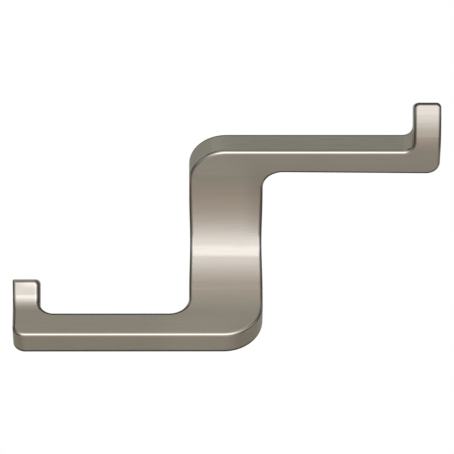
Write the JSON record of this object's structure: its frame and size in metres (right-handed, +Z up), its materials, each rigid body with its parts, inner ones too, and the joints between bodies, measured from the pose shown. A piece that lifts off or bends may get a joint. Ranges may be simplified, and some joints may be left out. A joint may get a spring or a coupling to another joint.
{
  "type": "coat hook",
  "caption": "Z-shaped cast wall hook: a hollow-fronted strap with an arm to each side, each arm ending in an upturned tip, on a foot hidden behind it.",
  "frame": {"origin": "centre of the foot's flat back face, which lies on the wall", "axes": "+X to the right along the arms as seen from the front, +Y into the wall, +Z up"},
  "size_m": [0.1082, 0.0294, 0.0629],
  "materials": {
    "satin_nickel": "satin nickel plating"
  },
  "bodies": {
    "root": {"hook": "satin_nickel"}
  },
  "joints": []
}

*THE TASK*.
Print the material once more, exactly.

*WRITTEN SOLUTION*.
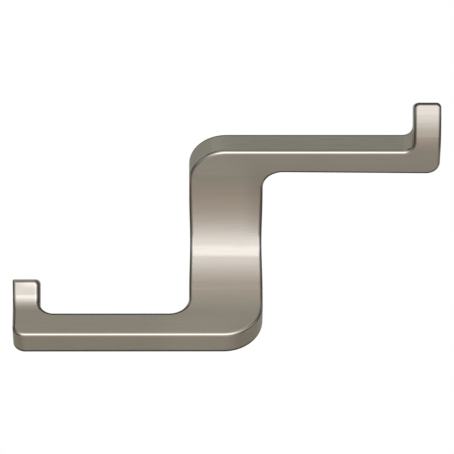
Write the JSON record of this object's structure: its frame and size in metres (right-handed, +Z up), its materials, each rigid body with its parts, inner ones too, and the joints between bodies, measured from the pose shown. A piece that lifts off or bends may get a joint. Ranges may be simplified, and some joints may be left out. A joint may get a spring or a coupling to another joint.
{
  "type": "coat hook",
  "caption": "Z-shaped cast wall hook: a hollow-fronted strap with an arm to each side, each arm ending in an upturned tip, on a foot hidden behind it.",
  "frame": {"origin": "centre of the foot's flat back face, which lies on the wall", "axes": "+X to the right along the arms as seen from the front, +Y into the wall, +Z up"},
  "size_m": [0.1082, 0.0294, 0.0629],
  "materials": {
    "satin_nickel": "satin nickel plating"
  },
  "bodies": {
    "root": {"hook": "satin_nickel"}
  },
  "joints": []
}